There are probably more and other ways in which this passage has been, is being, and will be recycled: other ways in which Isaiah's words, "prepare the way for the Lord!" break into earthly human existence with the power and light of God's gracious intervention in our lives.

Saturday, December 1, 2012

Saved? Saving?

The verb 'save' and its various forms have been used - overused - in some branches of Christendom, and, as a piece of jargon, disputes rage over the slightest variants in the exact definition of the word - although, to the ordinary layman, its general meaning is clear: the notion that one will enjoy some better type of afterlife.

So, while an intuitive concept of 'being saved' is firmly in place, the details and specifics aren't. Textual evidence about the topic is interesting, in terms of verb forms.

The verb is used in the past tense 'saved' in loci like II Timothy 1:9, Titus 3:5, Romans 8:24, and Ephesians 2:5-8.

The future tense appears in Romans 5:9-10, Romans 13:11, I Corinthians 3:12-15, and I Timothy 4:16, Hebrews 9:28, and Matthew 24:13.

Verbs hint at a present process of "working out one's salvation" in Philippians 2:12, I Corinthians 1:18, I Corinthians 15:2, and Acts 2:47.

The average layman is probably inclined to answer "yes" to the questions "Are you saved?" and "Will you be saved?" A slight rewording to "Have you been saved?" will probably also elicit an affirmative response.
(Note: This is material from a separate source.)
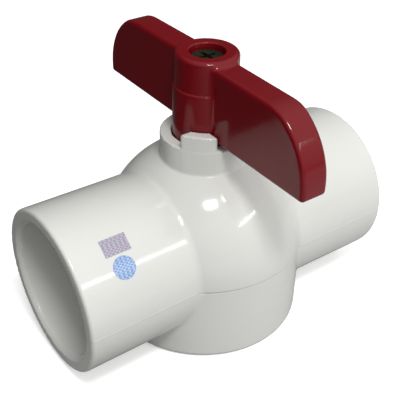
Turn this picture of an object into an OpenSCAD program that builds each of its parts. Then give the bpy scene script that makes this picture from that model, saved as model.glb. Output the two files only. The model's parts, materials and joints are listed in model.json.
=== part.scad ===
// Three way plastic ball valve with a slip socket at each end of the run and a third port below.
// Millimetres. +Z is the stem axis, +X runs along the run, and the bottom hub stands on z = 0.

/* [Run sockets] */
// Outer radius of each run socket at its mouth
socket_r = 29.8; // [28:0.1:31]
// Taper of each run socket, from its mouth to the stem axis
socket_draft = 0.4; // [0:0.1:0.8]
// Radius of each pipe socket bore
pipe_bore_r = 24.2; // [23.5:0.1:24.6]
// Depth from each mouth to its pipe stop
socket_depth = 27.8; // [22:0.1:30]
// Distance from the stem axis to each socket mouth
run_half = 64.6; // [60:0.1:70]
// Rounding of the outer rim at each mouth
rim_round = 1.2; // [0.5:0.1:2]

/* [Body] */
// Height of the run axis above the bottom face
axis_z = 31.5; // [31:0.5:36]
// Radius of the domed top
dome_r = 37.2; // [36:0.1:38]
// Radius of the round hub below the dome
hub_r = 36.8; // [36:0.1:37]
// Rounding of the hub's lower edge
hub_round = 1.8; // [0.5:0.1:2.5]

/* [Stem collar] */
// Outer radius of the collar
collar_r = 16; // [15.5:0.1:17]
// Inner radius of the collar
collar_bore_r = 11.9; // [11.9:0.1:12.6]
// Height of the collar top above the run axis
collar_top = 42.8; // [42:0.1:44.2]
// Height of the handle stop above the collar top
stop_rise = 5.4; // [2:0.1:6]
// Gap between a wing's side and the end of the stop it meets
stop_gap = 0.3; // [0.3:0.1:1.5]

/* [Handle] */
// Radius of the boss at its top
boss_r = 10.9; // [10:0.1:11.2]
// Radius of the boss below its step
boss_foot_r = 11.6; // [11.3:0.1:11.6]
// Height of the boss top above the run axis
boss_top = 72.5; // [70:0.5:76]
// Thickness of each wing
wing_t = 10.2; // [7:0.1:10.4]
// Reach of each wing from the stem axis
wing_reach = 55.5; // [50:0.5:58]
// Height of the wing's lower edge above the run axis
wing_low = 44.6; // [44.5:0.1:46]
// Height of the wing's upper edge at the boss, above the run axis
wing_high = 70.9; // [70:0.1:71.5]
// Radius of the wing's curved end
tip_arc_r = 24.3; // [20:0.1:28]
// Radius of the screw recess in the boss
recess_r = 6.1; // [5.6:0.1:6.5]

/* [Ball and seats] */
// Radius of the ball
ball_r = 23; // [22.5:0.1:23.2]
// Radius of the ball's three ports
port_r = 14; // [12:0.1:14]
// Outer radius of the two run seats
seat_r = 16.4; // [16:0.1:16.5]
// Outer radius of the seat carriers
carrier_r = 18; // [17.5:0.1:18]

/* [Stem] */
// Radius of the stem where it turns in the neck
stem_r = 6.5; // [6.4:0.1:7]
// Side of the square that drives the handle
drive_w = 9; // [8:0.1:9]
// Width of the tongue that turns the ball
tongue_w = 5.9; // [5:0.1:6.5]

/* [Bottom port] */
// Outer radius of the port bushing
bushing_r = 31; // [30:0.1:31.5]
// Depth of the bottom pipe socket
bottom_depth = 12; // [10:0.5:12]

/* [Hidden] */
$fn = 96;

fit = 0.05;             // radial clearance of a turning or seated piece
gap = 0.3;              // clearance between the ball and its chamber
cut = 1;                // overshoot of a cutting solid
lead_in = 1.4;          // chamfer at a run socket's mouth
bushing_lead_in = 1;    // chamfer at the bottom port's mouth

stop_x = run_half - socket_depth;    // pipe stop, from the stem axis
chamber_r = ball_r + gap;
carrier_x = 18;                      // inner end of a seat carrier
seat_back = 22;                      // back face of a run seat
seat_groove = 1.7;                   // depth of the groove behind a seat
seat_ring_r = 15.5;                  // centre circle of a seat O-ring
seat_ring_wire = 0.8;                // wire radius of a seat O-ring
way_r = port_r + 0.2;                // waterway through seats and carriers

bottom_stop = axis_z - bottom_depth; // depth of the bottom pipe stop below the run axis
bottom_seat_r = 15.8;                // ring that bears on the ball from below
bottom_flange_r = 17.6;
bottom_flange_t = 1.3;
bottom_ring_wire = 0.6;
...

The question "Are you being saved?" might evoke more puzzlement than anything else.

These linguistic riddles may serve to remind us that there is a broader meaning to 'save' than merely a ticket into the afterlife. Salvation has implications for humans in this life as well. Aside from what happens to us after death, salvation is both a comfort and challenge in this life, as Kierkegaard put it - both a Trost and a Forderung or even a Herausforderung.

Being "saved" in this life is, then, both an asset and a task. Salvation, in the broader sense, involves the power of God in our daily lives here and now: the power to live through suffering without losing our inner peace. Salvation also includes sanctification, as the Holy Spirit works in us to continually refine us and make us into what God wants us to be.